## Directive
Copy exactly, please, the lines of the data from its start through the line containing "STAMPED, axis, place)".

Start of Provided data

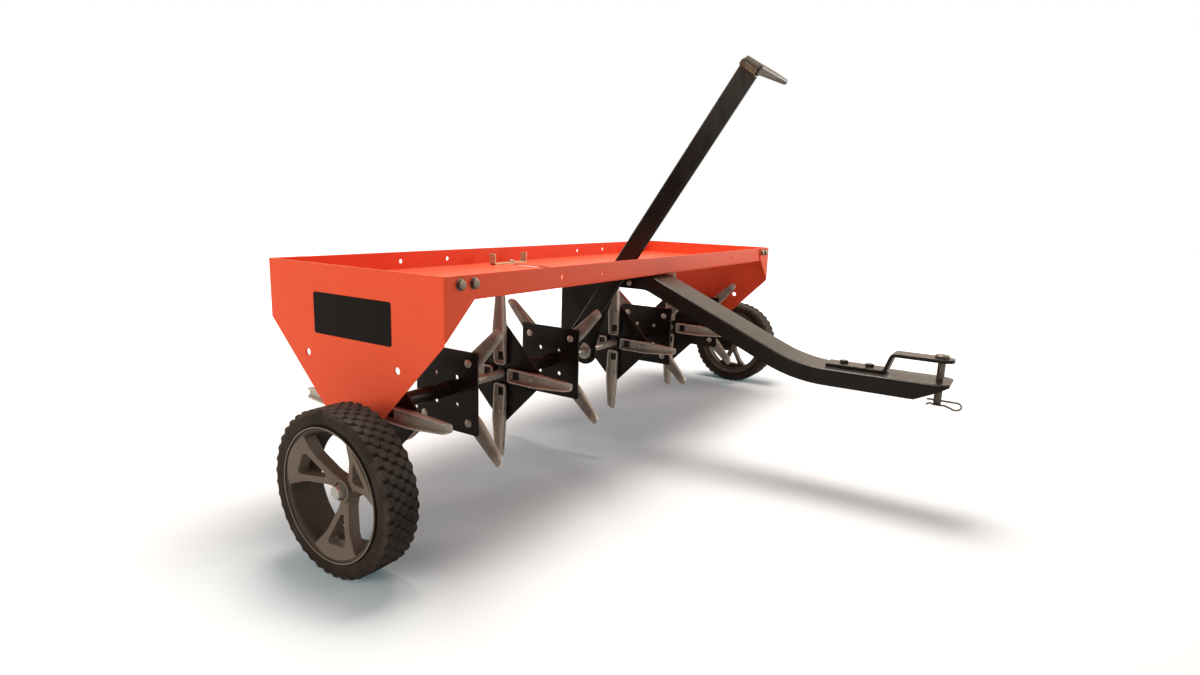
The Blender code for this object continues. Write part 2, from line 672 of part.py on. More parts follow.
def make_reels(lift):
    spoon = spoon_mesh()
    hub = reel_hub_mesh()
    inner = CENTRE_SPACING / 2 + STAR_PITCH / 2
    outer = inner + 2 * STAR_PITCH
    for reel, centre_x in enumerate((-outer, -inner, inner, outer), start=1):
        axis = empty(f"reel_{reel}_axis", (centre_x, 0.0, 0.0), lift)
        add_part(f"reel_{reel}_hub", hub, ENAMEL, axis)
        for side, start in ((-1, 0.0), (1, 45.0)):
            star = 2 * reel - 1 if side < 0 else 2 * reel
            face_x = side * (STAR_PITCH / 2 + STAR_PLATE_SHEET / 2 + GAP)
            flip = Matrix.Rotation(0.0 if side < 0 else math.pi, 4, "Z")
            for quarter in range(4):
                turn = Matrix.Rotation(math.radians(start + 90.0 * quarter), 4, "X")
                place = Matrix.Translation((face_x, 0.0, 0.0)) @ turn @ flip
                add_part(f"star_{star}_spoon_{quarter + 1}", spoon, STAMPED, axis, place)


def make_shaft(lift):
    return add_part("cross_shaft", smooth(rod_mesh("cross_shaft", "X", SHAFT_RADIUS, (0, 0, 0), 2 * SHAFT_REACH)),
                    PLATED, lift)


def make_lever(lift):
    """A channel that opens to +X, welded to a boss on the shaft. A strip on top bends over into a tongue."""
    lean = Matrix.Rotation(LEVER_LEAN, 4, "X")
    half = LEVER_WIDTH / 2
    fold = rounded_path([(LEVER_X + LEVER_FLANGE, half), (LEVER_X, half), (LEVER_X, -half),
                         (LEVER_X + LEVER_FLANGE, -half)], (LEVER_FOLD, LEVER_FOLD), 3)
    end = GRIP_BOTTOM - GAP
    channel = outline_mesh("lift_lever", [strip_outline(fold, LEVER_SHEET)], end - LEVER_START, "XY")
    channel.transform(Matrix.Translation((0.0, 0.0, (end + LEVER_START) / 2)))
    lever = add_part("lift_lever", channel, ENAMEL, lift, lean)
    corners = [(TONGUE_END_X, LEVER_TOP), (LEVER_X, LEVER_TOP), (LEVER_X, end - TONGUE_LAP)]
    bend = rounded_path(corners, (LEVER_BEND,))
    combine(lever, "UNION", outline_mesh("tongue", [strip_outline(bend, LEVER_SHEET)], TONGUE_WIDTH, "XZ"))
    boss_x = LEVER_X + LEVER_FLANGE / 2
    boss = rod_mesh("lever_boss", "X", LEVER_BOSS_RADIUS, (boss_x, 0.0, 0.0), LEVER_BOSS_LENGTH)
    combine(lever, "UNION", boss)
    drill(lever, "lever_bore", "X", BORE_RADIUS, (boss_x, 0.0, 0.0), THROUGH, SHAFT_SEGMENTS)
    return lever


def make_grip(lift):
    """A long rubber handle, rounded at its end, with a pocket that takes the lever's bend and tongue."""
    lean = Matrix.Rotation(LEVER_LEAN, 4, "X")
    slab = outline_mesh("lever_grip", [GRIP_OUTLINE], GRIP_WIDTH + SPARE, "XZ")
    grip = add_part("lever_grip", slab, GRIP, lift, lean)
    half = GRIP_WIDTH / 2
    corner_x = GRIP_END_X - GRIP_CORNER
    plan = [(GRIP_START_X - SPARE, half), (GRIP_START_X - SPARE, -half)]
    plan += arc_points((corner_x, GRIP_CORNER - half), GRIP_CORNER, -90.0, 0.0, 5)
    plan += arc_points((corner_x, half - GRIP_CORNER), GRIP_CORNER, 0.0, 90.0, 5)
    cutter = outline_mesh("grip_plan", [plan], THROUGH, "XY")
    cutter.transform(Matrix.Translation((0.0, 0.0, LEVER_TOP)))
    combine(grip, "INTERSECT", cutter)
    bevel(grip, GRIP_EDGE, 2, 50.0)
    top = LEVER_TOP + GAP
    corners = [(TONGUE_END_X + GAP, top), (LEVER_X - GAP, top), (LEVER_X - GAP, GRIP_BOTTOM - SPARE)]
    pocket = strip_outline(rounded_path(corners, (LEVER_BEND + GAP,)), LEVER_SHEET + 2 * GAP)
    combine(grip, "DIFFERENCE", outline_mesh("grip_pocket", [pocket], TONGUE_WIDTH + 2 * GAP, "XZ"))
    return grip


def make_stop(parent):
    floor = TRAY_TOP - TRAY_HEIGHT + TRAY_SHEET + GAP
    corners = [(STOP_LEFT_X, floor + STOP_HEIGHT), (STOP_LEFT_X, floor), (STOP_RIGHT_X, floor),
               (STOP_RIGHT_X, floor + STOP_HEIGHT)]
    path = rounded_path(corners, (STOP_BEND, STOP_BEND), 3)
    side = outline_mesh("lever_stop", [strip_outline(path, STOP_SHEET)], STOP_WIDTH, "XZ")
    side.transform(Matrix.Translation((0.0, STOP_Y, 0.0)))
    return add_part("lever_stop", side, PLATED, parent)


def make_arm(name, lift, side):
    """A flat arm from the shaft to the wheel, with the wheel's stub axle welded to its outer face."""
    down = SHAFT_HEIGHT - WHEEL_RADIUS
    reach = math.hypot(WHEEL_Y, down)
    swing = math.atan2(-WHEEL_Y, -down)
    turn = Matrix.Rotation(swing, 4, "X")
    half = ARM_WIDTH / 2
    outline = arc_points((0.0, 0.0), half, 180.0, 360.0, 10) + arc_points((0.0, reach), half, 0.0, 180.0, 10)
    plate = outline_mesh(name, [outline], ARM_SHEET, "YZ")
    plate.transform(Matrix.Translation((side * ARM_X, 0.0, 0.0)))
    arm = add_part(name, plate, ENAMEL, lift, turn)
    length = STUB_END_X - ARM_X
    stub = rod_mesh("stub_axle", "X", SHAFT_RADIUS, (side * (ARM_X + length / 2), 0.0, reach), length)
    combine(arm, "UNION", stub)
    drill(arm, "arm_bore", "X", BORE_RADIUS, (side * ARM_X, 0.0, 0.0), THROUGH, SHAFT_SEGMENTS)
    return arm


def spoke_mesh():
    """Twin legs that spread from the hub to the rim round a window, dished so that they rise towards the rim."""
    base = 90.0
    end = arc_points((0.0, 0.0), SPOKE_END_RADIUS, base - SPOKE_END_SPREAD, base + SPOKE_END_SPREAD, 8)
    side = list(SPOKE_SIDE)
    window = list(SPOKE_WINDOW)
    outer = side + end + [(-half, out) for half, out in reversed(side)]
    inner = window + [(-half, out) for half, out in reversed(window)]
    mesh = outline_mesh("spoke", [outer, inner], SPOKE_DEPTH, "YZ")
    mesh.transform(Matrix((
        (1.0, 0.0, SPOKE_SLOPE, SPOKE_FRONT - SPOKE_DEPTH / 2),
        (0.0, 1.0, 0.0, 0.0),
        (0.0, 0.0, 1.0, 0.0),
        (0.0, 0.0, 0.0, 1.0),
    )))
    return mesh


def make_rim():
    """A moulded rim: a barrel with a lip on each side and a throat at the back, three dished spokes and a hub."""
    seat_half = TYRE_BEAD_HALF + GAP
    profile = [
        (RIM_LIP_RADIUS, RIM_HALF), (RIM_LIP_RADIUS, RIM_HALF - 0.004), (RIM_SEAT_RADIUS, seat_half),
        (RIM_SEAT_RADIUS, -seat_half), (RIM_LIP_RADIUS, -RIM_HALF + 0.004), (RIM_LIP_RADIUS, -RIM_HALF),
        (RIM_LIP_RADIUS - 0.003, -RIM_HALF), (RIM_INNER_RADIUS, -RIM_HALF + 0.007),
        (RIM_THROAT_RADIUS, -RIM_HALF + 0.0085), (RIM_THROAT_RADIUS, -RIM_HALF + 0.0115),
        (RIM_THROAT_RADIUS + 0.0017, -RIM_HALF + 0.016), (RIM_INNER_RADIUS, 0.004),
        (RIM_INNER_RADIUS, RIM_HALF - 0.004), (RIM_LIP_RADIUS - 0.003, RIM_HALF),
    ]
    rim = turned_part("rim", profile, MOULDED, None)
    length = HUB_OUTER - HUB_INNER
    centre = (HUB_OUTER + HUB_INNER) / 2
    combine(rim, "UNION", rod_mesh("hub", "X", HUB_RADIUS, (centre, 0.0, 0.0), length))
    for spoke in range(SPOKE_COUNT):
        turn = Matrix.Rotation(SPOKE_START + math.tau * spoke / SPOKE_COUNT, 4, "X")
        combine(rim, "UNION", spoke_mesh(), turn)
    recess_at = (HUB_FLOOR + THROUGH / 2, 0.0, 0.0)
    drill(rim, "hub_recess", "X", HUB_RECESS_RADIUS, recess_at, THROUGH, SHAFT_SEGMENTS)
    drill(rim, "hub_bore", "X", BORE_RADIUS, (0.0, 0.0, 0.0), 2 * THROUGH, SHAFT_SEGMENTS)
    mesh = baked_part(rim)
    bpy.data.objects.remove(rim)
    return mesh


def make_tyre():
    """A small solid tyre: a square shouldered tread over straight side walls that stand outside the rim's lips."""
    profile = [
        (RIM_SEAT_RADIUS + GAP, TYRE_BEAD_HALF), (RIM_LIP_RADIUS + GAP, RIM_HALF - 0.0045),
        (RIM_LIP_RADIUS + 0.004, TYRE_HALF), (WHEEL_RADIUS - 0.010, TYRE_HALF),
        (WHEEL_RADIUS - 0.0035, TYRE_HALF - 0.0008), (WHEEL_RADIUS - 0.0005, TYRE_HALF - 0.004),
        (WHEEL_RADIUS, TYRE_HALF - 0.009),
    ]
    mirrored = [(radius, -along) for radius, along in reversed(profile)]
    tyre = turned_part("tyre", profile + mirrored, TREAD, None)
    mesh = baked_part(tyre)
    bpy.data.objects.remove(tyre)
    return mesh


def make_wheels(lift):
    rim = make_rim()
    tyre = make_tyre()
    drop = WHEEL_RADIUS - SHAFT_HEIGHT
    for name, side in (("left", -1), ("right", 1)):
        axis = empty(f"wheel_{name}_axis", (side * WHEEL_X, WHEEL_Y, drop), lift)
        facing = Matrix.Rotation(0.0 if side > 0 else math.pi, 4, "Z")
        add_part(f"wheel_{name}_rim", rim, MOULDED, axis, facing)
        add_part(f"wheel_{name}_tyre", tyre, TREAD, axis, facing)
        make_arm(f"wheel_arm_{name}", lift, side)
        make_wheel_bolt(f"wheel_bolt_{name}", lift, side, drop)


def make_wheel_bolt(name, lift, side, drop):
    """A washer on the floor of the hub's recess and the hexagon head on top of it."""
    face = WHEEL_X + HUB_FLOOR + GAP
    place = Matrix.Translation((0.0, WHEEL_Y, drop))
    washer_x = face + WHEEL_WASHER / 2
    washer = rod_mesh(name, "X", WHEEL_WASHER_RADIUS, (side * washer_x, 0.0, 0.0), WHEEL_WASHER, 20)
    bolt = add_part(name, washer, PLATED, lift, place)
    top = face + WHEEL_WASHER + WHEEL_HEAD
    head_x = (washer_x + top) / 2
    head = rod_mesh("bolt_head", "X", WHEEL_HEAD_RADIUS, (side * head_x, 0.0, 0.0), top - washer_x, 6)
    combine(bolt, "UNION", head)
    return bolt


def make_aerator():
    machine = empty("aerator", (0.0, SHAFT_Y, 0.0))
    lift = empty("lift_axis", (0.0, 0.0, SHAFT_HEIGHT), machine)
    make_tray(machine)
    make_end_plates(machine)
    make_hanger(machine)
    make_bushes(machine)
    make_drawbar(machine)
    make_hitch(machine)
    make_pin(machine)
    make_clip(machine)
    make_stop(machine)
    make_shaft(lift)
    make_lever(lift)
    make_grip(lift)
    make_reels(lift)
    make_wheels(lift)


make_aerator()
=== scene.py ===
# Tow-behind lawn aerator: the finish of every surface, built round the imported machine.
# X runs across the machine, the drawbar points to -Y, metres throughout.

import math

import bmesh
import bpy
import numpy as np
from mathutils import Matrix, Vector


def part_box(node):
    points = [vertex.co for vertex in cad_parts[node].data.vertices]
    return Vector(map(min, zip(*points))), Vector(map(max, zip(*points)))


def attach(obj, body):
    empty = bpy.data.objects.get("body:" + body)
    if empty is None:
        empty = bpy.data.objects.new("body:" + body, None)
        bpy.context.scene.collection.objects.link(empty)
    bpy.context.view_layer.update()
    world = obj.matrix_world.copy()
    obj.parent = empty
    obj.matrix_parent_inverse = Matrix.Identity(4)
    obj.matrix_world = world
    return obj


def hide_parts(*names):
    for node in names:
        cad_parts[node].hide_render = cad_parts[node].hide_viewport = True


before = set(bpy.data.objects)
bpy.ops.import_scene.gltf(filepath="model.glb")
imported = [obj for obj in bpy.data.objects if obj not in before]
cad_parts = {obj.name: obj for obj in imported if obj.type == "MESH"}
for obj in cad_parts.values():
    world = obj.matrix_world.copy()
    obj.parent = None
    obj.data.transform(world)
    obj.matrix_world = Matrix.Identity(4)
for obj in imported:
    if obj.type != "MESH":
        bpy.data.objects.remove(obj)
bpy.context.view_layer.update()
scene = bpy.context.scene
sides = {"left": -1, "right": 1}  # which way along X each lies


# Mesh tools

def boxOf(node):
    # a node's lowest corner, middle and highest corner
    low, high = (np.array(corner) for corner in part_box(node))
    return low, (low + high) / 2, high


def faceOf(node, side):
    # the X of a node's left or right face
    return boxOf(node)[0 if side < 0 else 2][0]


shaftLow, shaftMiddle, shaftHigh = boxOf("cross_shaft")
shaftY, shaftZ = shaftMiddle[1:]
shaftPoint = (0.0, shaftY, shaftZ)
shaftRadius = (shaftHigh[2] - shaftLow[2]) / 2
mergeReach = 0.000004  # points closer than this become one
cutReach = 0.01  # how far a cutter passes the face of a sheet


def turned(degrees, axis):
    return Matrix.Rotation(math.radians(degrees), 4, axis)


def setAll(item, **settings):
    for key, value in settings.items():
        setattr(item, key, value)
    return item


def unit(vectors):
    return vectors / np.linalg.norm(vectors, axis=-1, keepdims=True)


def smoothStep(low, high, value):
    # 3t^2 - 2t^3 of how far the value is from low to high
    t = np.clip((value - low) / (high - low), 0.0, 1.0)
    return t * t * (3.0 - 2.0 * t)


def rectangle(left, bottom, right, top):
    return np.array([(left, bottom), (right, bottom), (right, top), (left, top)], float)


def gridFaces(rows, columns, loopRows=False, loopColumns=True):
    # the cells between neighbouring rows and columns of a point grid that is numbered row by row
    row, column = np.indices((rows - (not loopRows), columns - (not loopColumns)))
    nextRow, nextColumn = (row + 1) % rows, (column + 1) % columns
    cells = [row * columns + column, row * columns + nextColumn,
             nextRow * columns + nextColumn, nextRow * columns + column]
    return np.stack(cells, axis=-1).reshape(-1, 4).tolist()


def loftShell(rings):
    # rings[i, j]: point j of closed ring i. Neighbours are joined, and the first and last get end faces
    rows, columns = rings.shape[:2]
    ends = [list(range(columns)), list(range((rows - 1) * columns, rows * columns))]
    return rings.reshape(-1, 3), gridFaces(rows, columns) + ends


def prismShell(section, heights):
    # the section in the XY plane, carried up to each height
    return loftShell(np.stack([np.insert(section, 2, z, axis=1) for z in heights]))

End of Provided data

## Finished exercise
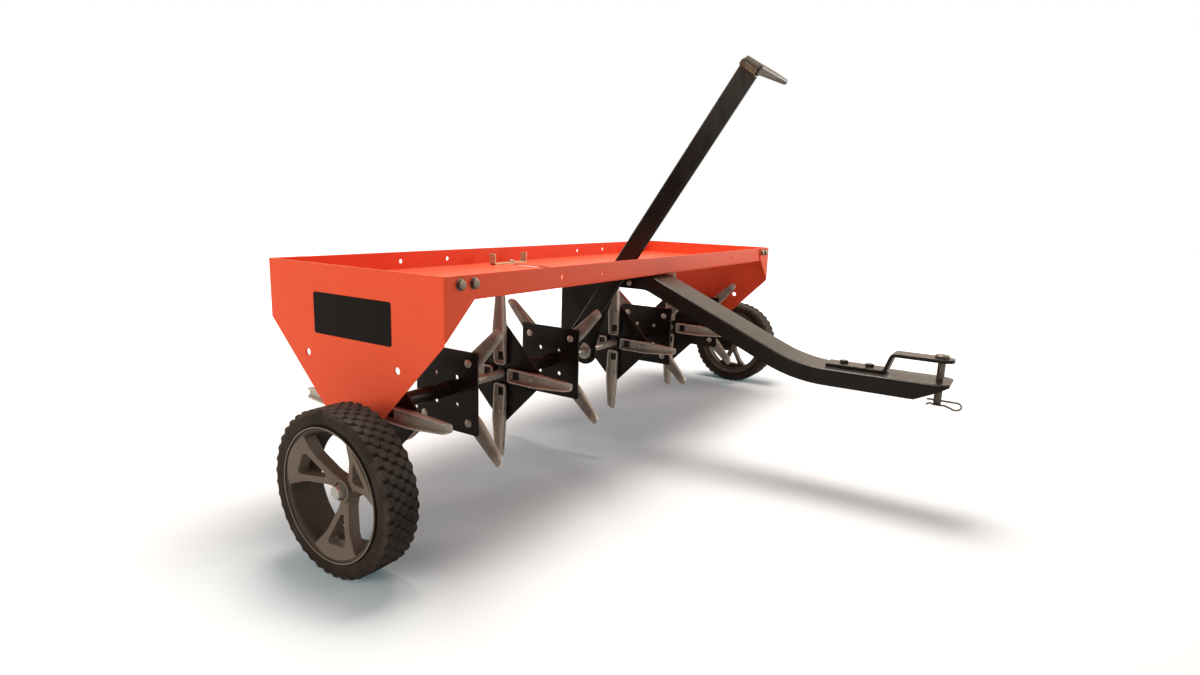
The Blender code for this object continues. Write part 2, from line 672 of part.py on. More parts follow.
def make_reels(lift):
    spoon = spoon_mesh()
    hub = reel_hub_mesh()
    inner = CENTRE_SPACING / 2 + STAR_PITCH / 2
    outer = inner + 2 * STAR_PITCH
    for reel, centre_x in enumerate((-outer, -inner, inner, outer), start=1):
        axis = empty(f"reel_{reel}_axis", (centre_x, 0.0, 0.0), lift)
        add_part(f"reel_{reel}_hub", hub, ENAMEL, axis)
        for side, start in ((-1, 0.0), (1, 45.0)):
            star = 2 * reel - 1 if side < 0 else 2 * reel
            face_x = side * (STAR_PITCH / 2 + STAR_PLATE_SHEET / 2 + GAP)
            flip = Matrix.Rotation(0.0 if side < 0 else math.pi, 4, "Z")
            for quarter in range(4):
                turn = Matrix.Rotation(math.radians(start + 90.0 * quarter), 4, "X")
                place = Matrix.Translation((face_x, 0.0, 0.0)) @ turn @ flip
                add_part(f"star_{star}_spoon_{quarter + 1}", spoon, STAMPED, axis, place)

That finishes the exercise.